One usually encounters the concept of reentrant functions in the context of concurrent programming. Wikipedia provides this summary of a reentrant function:

A computer program or routine is described as reentrant if it can be safely called again before its previous invocation has been completed (i.e it can be safely executed concurrently).

It turns out that there are situations where one needs reentrant functions in a program whose execution contains no concurrency. I recently had the opportunity to "discover" this idea while investigating a bug in R that resulted in spurious error messages like the one shown below.

Error in get("disabled", envir = .validity_options) :
formal argument "envir" matched by multiple actual arguments

This error message comes from a function called matchArgs in the R internals that is responsible for aligning the formal arguments of a function with those supplied in a particular call. Even though R is not multi-threaded, the matchArgs function needs to be reentrant. To explain why, we have to digress into a few details about the R system.

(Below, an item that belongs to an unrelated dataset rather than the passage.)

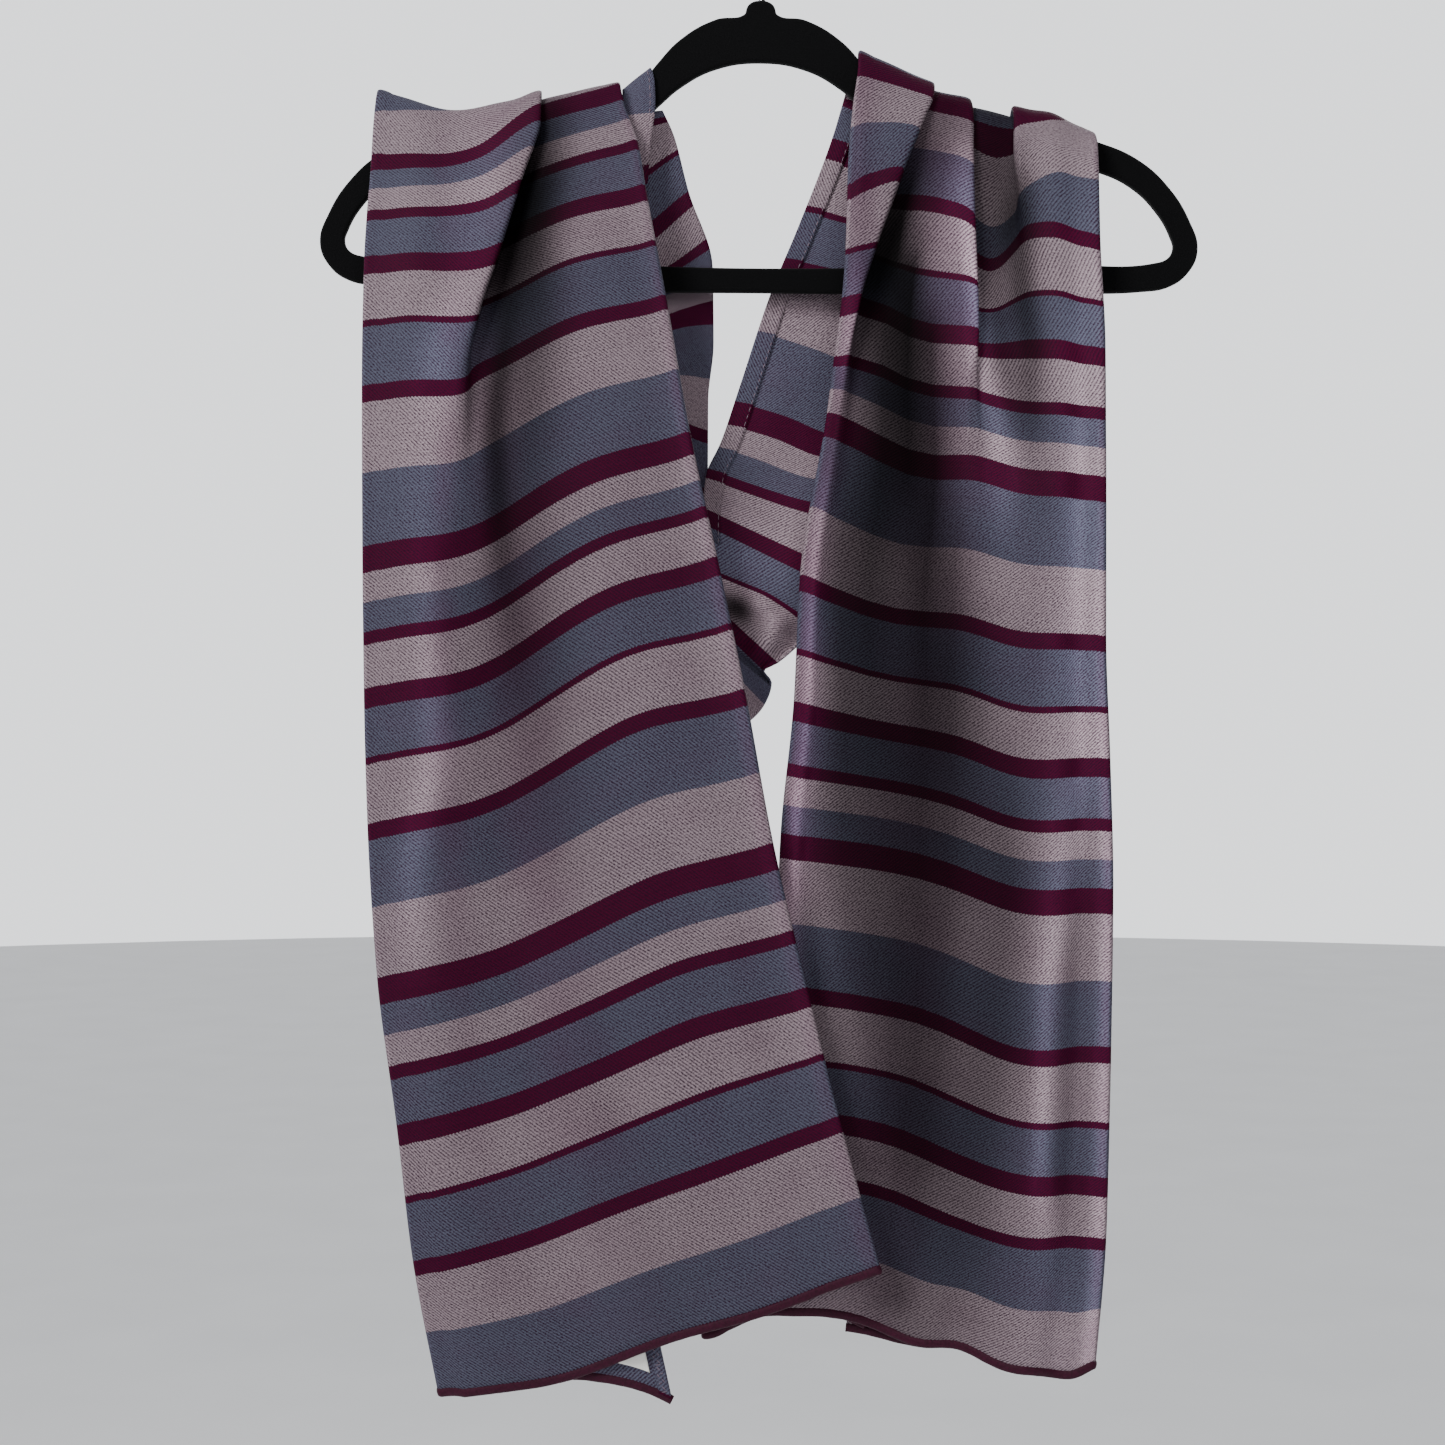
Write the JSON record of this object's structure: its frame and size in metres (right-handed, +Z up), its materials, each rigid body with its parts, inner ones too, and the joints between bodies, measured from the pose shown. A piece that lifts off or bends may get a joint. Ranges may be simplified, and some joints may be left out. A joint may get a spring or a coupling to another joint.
{
  "type": "striped scarf on a coat hanger",
  "caption": "Long striped woven scarf, folded lengthwise in three and draped over both arms of a flocked coat hanger with a wire hook, as one rigid hanging display piece",
  "frame": {"origin": "inner crown of the hanger's hook, where a rail carries it", "axes": "+Z up along the hook and against the drop of the cloth, -Y towards the viewer who sees the two front drops, +X to that viewer's right along the hanger's arms"},
  "size_m": [0.4437, 0.0633, 0.7688],
  "materials": {
    "slate_twill": "soft satiny twill in slate blue, taupe and burgundy stripes",
    "stone_twill": "the same twill where the taupe stripes lead",
    "burgundy_hem": "rolled and hemmed burgundy edge",
    "woven_label": "plain woven off-white label, bare",
    "black_flock": "matte black flocking over moulded plastic",
    "chromed_steel": "bright plated wire"
  },
  "bodies": {
    "root": {"left_front": "slate_twill", "right_front": "stone_twill", "left_end_hem": "burgundy_hem", "right_end_hem": "burgundy_hem", "left_back": "slate_twill", "loop_bottom": "stone_twill", "right_back": "slate_twill", "right_back_side_hem": "stone_twill", "left_neck_fold": "slate_twill", "label": "woven_label", "hanger_frame": "black_flock", "hanger_hook": "chromed_steel"}
  },
  "joints": []
}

Memory for R objects is managed by a garbage collector that can be triggered whenever a function that allocates memory for R objects is called. R also provides a mechanism to register finalizers for environments and external pointers (the two data types that have reference semantics, see help(reg.finalizer) for more details). These finalizers are executed when the given environment or external pointer is garbage collected; one step in the garbage collection process is to run any registered finalizers. Still with me?

So here's the rub with matchArgs. In a couple of places the matchArgs code needs to allocate space for new R objects. When it calls an allocating function, there is the possibility that the garbage collector will be triggered. If the garbage collector is triggered, an object with a finalizer might be collected. In this case, that object's finalizer will be run. The finalizer can execute arbitrary R code. In particular, it can call an R function. But calling an R function requires that the system aligns the formal arguments of the function to those supplied in the call -- the job of matchArgs. So even though the execution is not multi-threaded, the matchArgs function gets called concurrently. That is, a call to matchArgs can occur in the middle of a matchArgs call (whenever a garbage collection could be triggered).

The take away is to pay close attention to systems that involve callback mechanisms, like custom finalization during garbage collection. Such systems can have surprising execution paths in which a function can be called in the middle of itself without an explicit recursive call. Oh yeah, your code will be better if you don't use global variables.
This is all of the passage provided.